**** STORED DATA
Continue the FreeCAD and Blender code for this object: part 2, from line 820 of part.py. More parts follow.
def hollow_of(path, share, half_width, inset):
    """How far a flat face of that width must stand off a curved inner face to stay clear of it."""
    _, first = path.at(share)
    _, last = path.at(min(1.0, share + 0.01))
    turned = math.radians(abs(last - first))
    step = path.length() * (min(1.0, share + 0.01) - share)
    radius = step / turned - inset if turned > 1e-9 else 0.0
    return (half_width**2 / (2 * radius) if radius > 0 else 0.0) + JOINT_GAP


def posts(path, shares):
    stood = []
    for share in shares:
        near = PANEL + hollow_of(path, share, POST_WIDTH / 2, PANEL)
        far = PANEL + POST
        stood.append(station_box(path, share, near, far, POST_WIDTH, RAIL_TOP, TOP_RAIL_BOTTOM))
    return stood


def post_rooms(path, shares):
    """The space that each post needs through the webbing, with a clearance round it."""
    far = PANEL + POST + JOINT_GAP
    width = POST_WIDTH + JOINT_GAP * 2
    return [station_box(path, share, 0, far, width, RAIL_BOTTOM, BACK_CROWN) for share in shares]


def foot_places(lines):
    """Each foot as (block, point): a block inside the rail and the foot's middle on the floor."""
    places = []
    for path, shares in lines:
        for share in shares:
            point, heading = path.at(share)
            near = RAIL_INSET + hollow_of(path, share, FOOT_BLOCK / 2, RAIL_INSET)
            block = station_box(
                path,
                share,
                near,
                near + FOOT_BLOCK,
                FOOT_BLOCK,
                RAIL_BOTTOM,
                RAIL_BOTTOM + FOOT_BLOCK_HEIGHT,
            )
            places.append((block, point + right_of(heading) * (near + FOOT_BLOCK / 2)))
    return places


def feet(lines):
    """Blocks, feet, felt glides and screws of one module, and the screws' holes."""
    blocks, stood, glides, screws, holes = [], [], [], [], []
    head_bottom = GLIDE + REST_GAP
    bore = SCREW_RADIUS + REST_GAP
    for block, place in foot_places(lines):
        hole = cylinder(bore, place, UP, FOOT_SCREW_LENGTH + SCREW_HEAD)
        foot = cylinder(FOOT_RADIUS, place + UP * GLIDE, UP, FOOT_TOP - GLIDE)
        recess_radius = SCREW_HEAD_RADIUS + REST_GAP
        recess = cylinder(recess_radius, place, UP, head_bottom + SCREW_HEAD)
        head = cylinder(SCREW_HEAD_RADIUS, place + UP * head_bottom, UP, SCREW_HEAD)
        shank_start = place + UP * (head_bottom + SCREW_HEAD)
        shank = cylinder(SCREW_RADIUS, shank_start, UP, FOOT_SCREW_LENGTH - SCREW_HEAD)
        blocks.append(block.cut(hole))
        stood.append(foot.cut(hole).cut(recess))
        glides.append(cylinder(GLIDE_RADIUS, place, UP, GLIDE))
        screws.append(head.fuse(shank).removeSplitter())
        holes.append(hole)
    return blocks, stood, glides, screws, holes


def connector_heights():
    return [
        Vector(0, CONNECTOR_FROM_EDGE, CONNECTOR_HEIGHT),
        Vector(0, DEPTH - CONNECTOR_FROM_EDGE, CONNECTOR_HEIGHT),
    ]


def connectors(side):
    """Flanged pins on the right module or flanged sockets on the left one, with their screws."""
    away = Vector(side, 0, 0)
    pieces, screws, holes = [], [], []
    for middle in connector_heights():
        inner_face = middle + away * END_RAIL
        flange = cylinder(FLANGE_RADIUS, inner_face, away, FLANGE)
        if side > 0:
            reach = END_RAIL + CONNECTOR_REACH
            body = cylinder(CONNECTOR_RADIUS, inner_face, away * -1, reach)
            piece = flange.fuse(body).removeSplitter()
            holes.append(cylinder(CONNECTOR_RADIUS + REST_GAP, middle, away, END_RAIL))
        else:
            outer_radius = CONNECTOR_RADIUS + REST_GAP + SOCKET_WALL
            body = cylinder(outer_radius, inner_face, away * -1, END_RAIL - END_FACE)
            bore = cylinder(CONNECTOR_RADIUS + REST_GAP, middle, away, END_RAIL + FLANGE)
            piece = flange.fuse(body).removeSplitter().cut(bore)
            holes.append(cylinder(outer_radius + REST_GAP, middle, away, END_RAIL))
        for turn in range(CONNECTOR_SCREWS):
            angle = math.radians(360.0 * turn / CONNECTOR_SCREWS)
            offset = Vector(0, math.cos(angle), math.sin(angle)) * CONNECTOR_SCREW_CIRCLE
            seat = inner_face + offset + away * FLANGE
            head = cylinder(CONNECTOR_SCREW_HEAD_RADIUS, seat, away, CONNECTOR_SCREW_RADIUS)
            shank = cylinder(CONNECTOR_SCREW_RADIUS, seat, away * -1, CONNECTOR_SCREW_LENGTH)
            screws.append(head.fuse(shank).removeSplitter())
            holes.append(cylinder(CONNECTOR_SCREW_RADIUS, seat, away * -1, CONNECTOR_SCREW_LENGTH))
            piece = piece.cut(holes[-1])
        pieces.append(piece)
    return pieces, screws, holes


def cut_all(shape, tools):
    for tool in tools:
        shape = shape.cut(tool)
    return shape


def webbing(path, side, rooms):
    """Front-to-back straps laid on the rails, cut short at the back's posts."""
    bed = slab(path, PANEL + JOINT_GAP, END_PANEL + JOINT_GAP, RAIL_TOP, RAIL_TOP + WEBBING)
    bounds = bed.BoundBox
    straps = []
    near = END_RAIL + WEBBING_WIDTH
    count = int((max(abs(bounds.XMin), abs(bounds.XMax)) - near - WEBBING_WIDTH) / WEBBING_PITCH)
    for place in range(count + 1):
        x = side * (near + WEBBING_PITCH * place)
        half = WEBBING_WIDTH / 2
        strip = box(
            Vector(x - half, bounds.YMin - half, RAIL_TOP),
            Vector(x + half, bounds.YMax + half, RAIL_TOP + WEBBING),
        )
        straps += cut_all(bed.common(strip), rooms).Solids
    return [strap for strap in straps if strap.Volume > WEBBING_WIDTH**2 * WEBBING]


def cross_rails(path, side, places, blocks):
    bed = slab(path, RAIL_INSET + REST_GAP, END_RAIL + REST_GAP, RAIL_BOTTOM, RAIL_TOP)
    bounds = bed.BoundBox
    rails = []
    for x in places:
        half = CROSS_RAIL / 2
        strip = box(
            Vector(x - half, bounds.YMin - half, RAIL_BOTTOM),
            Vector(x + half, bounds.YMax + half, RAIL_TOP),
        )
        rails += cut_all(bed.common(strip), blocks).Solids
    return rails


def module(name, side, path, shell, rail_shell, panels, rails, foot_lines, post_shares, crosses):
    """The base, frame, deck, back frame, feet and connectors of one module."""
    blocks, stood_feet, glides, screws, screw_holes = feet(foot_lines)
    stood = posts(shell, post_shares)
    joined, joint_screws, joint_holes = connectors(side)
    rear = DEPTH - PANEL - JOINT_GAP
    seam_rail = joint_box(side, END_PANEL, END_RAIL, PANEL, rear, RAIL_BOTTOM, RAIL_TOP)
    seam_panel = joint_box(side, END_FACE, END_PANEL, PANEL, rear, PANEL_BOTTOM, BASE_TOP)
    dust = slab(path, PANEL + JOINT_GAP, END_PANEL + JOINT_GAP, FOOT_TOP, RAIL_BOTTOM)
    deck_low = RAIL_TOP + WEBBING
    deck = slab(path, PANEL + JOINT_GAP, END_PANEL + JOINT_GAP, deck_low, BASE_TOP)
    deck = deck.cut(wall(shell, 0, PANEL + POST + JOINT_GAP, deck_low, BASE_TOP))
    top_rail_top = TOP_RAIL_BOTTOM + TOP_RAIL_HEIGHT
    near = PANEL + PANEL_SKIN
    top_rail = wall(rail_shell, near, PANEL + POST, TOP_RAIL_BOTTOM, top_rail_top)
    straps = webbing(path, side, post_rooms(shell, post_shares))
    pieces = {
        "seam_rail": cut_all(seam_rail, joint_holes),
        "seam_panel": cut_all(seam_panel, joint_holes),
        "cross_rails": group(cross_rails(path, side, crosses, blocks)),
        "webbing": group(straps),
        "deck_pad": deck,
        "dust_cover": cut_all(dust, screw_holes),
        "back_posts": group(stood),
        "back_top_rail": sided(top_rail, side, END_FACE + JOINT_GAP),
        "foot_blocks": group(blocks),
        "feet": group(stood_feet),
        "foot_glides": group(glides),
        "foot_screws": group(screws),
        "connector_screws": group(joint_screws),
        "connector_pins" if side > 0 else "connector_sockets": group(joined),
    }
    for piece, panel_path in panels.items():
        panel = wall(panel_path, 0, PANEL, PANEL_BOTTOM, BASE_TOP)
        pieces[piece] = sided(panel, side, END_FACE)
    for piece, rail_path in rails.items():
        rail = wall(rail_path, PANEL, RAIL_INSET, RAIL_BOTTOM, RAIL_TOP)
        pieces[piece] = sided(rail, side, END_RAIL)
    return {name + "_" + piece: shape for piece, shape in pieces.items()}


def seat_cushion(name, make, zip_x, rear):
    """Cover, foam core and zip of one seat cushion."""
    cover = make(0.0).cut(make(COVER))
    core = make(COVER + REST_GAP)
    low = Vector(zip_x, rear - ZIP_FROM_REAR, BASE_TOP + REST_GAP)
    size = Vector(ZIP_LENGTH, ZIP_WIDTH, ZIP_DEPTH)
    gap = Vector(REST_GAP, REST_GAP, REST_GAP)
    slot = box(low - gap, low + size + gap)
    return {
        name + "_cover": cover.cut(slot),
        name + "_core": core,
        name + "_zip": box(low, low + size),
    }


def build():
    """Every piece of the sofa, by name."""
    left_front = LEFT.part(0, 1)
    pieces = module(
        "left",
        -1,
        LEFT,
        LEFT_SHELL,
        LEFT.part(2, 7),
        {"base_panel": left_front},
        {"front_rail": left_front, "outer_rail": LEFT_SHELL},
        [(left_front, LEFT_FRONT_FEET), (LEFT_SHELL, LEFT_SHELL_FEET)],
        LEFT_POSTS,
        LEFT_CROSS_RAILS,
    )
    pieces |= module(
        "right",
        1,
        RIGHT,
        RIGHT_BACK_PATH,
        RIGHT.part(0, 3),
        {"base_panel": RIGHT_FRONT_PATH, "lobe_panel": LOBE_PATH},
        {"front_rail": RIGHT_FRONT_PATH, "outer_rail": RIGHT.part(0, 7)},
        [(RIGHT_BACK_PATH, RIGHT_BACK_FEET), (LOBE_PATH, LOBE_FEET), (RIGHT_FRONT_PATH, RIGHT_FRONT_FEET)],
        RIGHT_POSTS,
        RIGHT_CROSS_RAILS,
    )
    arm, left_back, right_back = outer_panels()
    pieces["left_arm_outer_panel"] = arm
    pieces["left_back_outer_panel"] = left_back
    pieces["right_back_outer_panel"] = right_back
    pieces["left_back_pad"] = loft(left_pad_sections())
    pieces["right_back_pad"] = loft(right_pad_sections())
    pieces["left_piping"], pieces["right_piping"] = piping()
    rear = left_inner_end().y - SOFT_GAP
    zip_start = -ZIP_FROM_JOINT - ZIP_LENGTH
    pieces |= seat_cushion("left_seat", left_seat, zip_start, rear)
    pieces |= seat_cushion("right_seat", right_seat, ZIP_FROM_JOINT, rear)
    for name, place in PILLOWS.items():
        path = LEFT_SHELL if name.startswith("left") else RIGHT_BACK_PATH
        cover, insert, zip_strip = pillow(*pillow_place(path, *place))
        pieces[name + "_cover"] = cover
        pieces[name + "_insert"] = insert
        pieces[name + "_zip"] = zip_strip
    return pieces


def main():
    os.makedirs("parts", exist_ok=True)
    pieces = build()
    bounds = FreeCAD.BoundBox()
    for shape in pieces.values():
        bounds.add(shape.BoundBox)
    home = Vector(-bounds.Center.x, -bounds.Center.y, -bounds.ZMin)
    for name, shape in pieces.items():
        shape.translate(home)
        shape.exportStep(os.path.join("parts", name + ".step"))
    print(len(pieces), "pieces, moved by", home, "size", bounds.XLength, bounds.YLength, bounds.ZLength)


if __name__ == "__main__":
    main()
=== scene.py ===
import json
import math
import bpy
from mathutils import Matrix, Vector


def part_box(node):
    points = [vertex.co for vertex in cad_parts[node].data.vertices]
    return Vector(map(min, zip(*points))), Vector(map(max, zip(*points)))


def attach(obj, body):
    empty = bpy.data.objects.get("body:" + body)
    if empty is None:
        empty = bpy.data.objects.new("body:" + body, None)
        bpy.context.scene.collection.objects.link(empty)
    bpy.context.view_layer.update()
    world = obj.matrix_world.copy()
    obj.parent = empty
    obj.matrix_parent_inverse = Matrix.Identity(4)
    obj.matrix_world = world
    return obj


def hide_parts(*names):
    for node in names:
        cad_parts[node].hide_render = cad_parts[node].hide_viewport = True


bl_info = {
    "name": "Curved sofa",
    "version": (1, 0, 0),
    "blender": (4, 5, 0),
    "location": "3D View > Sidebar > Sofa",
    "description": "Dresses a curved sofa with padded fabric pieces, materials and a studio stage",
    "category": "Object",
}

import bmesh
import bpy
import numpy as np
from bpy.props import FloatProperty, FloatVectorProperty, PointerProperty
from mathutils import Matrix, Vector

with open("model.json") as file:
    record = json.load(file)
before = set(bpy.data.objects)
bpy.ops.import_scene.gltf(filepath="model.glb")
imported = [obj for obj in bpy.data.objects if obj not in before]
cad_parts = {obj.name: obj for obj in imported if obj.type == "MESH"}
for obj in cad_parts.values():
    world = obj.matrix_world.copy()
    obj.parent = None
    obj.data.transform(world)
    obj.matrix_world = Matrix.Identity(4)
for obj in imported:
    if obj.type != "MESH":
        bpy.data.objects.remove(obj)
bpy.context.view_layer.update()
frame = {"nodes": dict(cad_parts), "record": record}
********
= EXERCISE TASK =
Copy exactly the lines from the line with "for name, shape" up to and including the line with "if empty is", and no other lines.

= ANSWER =
    for name, shape in pieces.items():
        shape.translate(home)
        shape.exportStep(os.path.join("parts", name + ".step"))
    print(len(pieces), "pieces, moved by", home, "size", bounds.XLength, bounds.YLength, bounds.ZLength)


if __name__ == "__main__":
    main()
=== scene.py ===
import json
import math
import bpy
from mathutils import Matrix, Vector


def part_box(node):
    points = [vertex.co for vertex in cad_parts[node].data.vertices]
    return Vector(map(min, zip(*points))), Vector(map(max, zip(*points)))


def attach(obj, body):
    empty = bpy.data.objects.get("body:" + body)
    if empty is None:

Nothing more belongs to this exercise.